The daily life on board the Miami is filled with many of the kinds of things that go on anywhere that many men are packed together to do a very tough job. The boat becomes a place of quiet, with words whispered and steps taken lightly. And on those occasions when a difficult mission or operation comes along, the boat continues the same kind of routine, only more so. Anything that makes noise, even routine maintenance, is deferred to keep the noise down.

And how do we reward such devotion? By saying "Well done," and giving them more of the same to do. The life of a submariner is one of a private and personal pride, the kind that comes from being part of an elite club that you cannot buy or beg your way into, and you have to perform "above and beyond" just to stay in.
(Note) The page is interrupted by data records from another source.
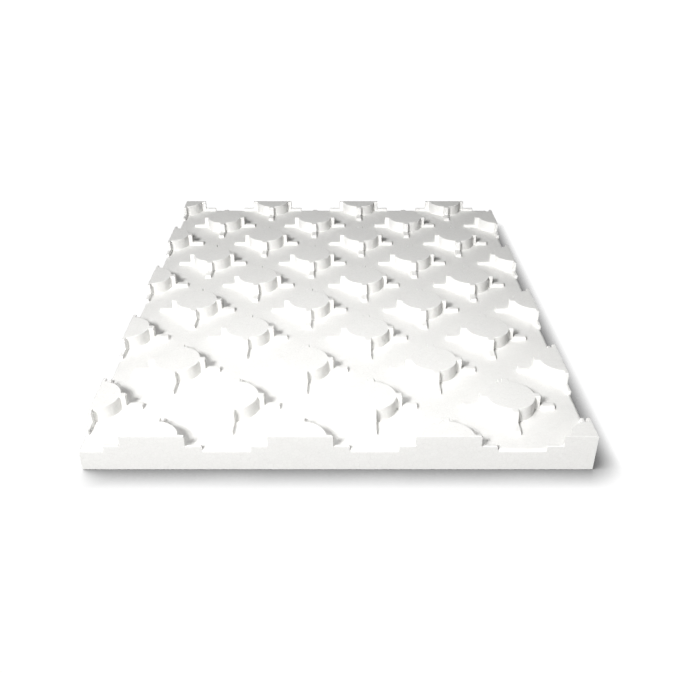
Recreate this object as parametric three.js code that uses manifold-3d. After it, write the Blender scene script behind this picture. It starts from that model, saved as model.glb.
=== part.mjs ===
// Knobbed laying board for underfloor heating pipe, moulded in one piece from expanded polystyrene foam.
// Sizes in millimetres. X runs along the rows of knobs, Y across them, Z up.
// The origin is at the centre of the underside.
import * as THREE from "three";
import { mergeVertices } from "three/addons/utils/BufferGeometryUtils.js";
import Module from "manifold-3d";

const wasm = await Module();
wasm.setup();

// The flat board
const boardWidth = 525; // along X
const boardLength = 675; // along Y
const baseThickness = 25; // underside to the floor of the pipe channels
const edgeRadius = 3; // rounding of the board's top edges

// The lattice the knobs stand on: each row is shifted by half a pitch against the one before
const knobPitch = 150; // centre to centre within a row
const rowSpacing = 75; // from one row to the next

// One knob: a round stud with four arms in a cross
const knobRadius = 27;
const knobHeight = 17; // above the channel floor
const armWidth = 8;
const armReach = 33; // full-height arm, from the knob's centre to its end
const ribReach = 50; // low rib that carries the arm on, from the knob's centre to its end
const ribHeight = 4.5; // above the channel floor

const knobSegments = 36;
const edgeSegments = 4;

const halfWidth = boardWidth / 2;
const halfLength = boardLength / 2;
// Knobs and ribs are rooted below the channel floor, so the cut ones end flush with the board's sides.
const rootDepth = edgeRadius;
const boardHeight = baseThickness + knobHeight;

function toSolid(geometry) {
  const bare = geometry.clone();
  bare.deleteAttribute("normal");
  bare.deleteAttribute("uv");
  const merged = mergeVertices(bare, 1e-4);
  const mesh = new wasm.Mesh({
    numProp: 3,
    vertProperties: Float32Array.from(merged.attributes.position.array),
    triVerts: Uint32Array.from(merged.index.array),
  });
  return new wasm.Manifold(mesh);
}

function toGeometry(solid) {
  const mesh = solid.getMesh();
  const geometry = new THREE.BufferGeometry();
  geometry.setAttribute("position", new THREE.BufferAttribute(mesh.vertProperties, 3));
  geometry.setIndex(new THREE.BufferAttribute(mesh.triVerts, 1));
  geometry.computeVertexNormals();
  return geometry;
}

// A slab's cross-section: square at the underside, rounded at its two top corners.
function slabProfile(halfSpan) {
  const inset = halfSpan - edgeRadius;
  const arcHeight = baseThickness - edgeRadius;
  const shape = new THREE.Shape();
  shape.moveTo(-halfSpan, 0);
  shape.lineTo(halfSpan, 0);
  shape.lineTo(halfSpan, arcHeight);
  shape.absarc(inset, arcHeight, edgeRadius, 0, Math.PI / 2, false);
  shape.lineTo(-inset, baseThickness);
  shape.absarc(-inset, arcHeight, edgeRadius, Math.PI / 2, Math.PI, false);
  shape.lineTo(-halfSpan, 0);
  return shape;
}

// The profile drawn across one direction and run along the other, centred on the origin.
function slab(halfSpan, runLength) {
  const settings = { depth: runLength, bevelEnabled: false, curveSegments: edgeSegments };
  const geometry = new THREE.ExtrudeGeometry(slabProfile(halfSpan), settings);
  geometry.translate(0, 0, -runLength / 2);
  geometry.rotateX(Math.PI / 2);
  return geometry;
}

// The flat board is where a slab rounded at its left and right edges
// and a slab rounded at its front and back edges overlap.
function flatBoard() {
  const roundedSides = slab(halfWidth, boardLength);
  const roundedEnds = slab(halfLength, boardWidth);
  roundedEnds.rotateZ(Math.PI / 2);
  return toSolid(roundedSides).intersect(toSolid(roundedEnds));
}

// Two crossed bars of one reach and height, standing on the root level.
function cross(reach, height) {
  const fullHeight = rootDepth + height;
  const along = new THREE.BoxGeometry(2 * reach, armWidth, fullHeight);
  const across = new THREE.BoxGeometry(armWidth, 2 * reach, fullHeight);
  const bars = toSolid(along).add(toSolid(across));
  return bars.translate([0, 0, baseThickness - rootDepth + fullHeight / 2]);
}

function knob() {
  const fullHeight = rootDepth + knobHeight;
  const stud = new THREE.CylinderGeometry(knobRadius, knobRadius, fullHeight, knobSegments);
  stud.rotateX(Math.PI / 2);
  stud.translate(0, 0, baseThickness - rootDepth + fullHeight / 2);
  return toSolid(stud).add(cross(armReach, knobHeight)).add(cross(ribReach, ribHeight));
}

// Knob centres over the whole board, with those just outside it whose ribs still reach in.
// The first row lies on the front edge, so its knobs are halved.
function knobCentres() {
  const centres = [];
  const lastRow = Math.ceil((boardLength + ribReach) / rowSpacing);
  const lastColumn = Math.ceil((boardWidth + ribReach) / knobPitch);
  for (let row = 0; row <= lastRow; row += 1) {
    const shift = row % 2 === 0 ? knobPitch / 2 : 0;
    for (let column = -1; column <= lastColumn; column += 1) {
      centres.push([shift + column * knobPitch - halfWidth, row * rowSpacing - halfLength]);
    }
  }
  return centres;
}

function board() {
  const oneKnob = knob();
  const knobs = knobCentres().map(([x, y]) => oneKnob.translate([x, y, 0]));
  const outline = new THREE.BoxGeometry(boardWidth, boardLength, boardHeight);
  outline.translate(0, 0, boardHeight / 2);
  const trimmed = wasm.Manifold.union(knobs).intersect(toSolid(outline));
  return flatBoard().add(trimmed);
}

const foam = new THREE.MeshStandardMaterial({ color: 0xf2f2ef, roughness: 0.85, metalness: 0 });
const boardMesh = new THREE.Mesh(toGeometry(board()), foam);
boardMesh.name = "board";

const part = new THREE.Group();
part.add(boardMesh);

export default part;
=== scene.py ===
# %% [markdown]
# # A foam board that holds heating pipe
# This board lies under a heated floor. Round knobs stand on it in staggered rows, and the heating pipe
# is pressed into the straight lanes between them. Four arms in a cross grip the pipe, and each arm
# runs on as a low rib that holds the pipe clear of the board.
# The whole board is one moulding of white polystyrene foam, so it is one mesh here.
# It could be put together from cylinders and boxes, but then every edge would be razor sharp and the
# joins would show. We work out its skin instead: a plan of points, and one rule for how high each lies.

import math

import bpy
import numpy as np
from mathutils import Euler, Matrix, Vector


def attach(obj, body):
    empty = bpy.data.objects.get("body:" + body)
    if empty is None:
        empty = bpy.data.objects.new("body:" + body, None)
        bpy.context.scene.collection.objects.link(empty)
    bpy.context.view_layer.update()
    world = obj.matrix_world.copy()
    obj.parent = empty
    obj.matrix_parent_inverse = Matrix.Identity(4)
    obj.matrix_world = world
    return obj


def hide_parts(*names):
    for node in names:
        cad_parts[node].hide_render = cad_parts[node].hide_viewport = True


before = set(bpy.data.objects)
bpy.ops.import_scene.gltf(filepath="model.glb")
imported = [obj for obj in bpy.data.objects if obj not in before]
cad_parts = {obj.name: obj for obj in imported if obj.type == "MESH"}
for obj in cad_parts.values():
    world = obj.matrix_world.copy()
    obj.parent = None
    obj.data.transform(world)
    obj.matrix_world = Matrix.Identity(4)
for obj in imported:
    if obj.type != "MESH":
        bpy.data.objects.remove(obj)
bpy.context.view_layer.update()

# %% [markdown]
# ## The sizes of the board
# All sizes are in millimetres and become metres only when the mesh is made. The origin is the centre
# of the underside. X runs along the rows of knobs, Y across them and Z up.

# %% Sizes
MM = 0.001
BOARD_WIDTH = 525.0
BOARD_LENGTH = 675.0
FLOOR_LEVEL = 25.0  # top of the flat board, the floor of the pipe lanes
RIB_LEVEL = 29.5
KNOB_LEVEL = 42.0
ROW_SPACING = 75.0
KNOB_PITCH = 2 * ROW_SPACING
KNOB_RADIUS = 27.0
ARM_HALF_WIDTH = 4.0
ARM_REACH = 33.0
RIB_REACH = 50.0
half_size = np.array([BOARD_WIDTH, BOARD_LENGTH]) / 2
print("board", BOARD_WIDTH, "by", BOARD_LENGTH, "by", KNOB_LEVEL, "mm")

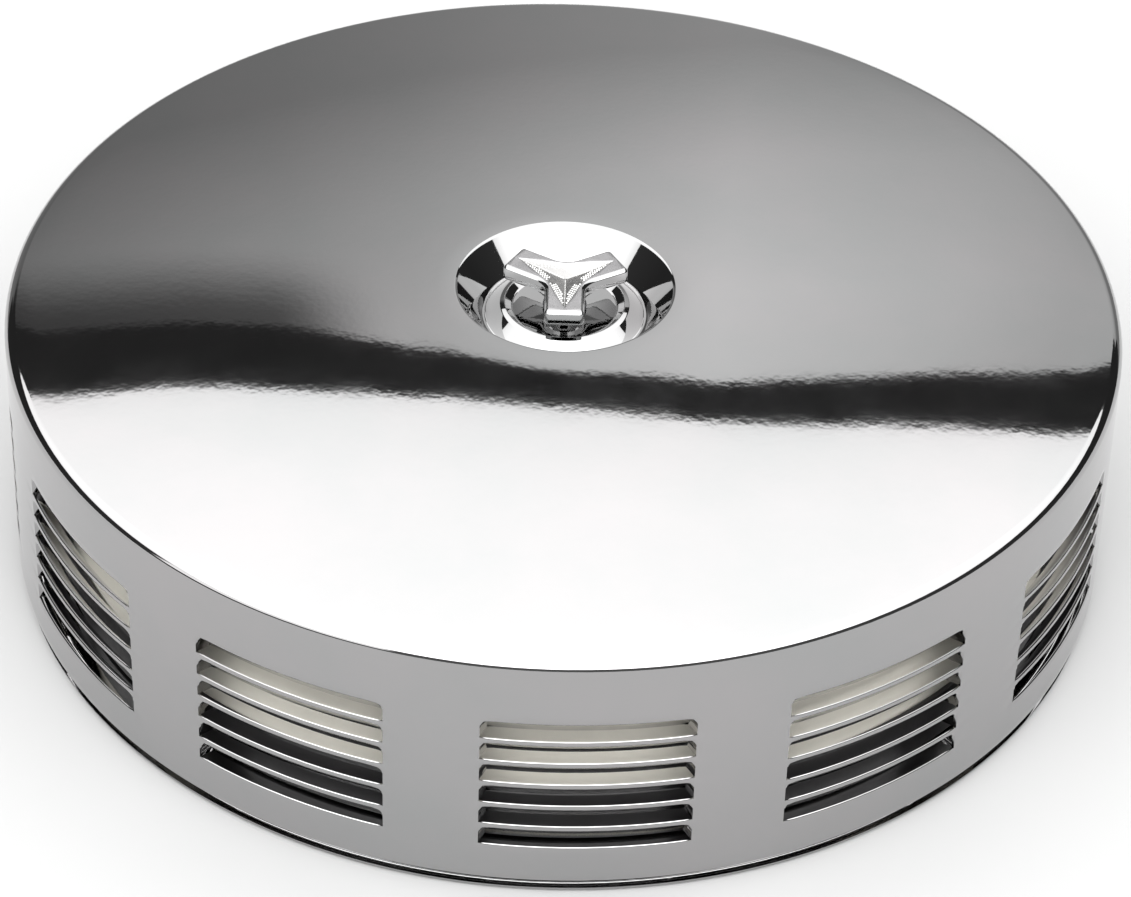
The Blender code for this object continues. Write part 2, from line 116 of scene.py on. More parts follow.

And then there is the ultimate reward of returning these men to their families and homes. It is said that when a boat is going back to base, the engineers in the machinery spaces have a special setting for "going home." If you have ever seen the incredible spectacle of a warship returning its men to the land, you know why. Every wife and girl-friend has her best on for her man, many with new babies and older children under their arms. If you ever want to know why they do it, look at the loved ones they leave behind in the knowledge that their sacrifices protect those they love most.

America can take pride in the sacrifices of these men and their loved ones over the last forty-five years of SSN operations. Pride for a job well done. Pride in what they are. And pride in what they will do in the future.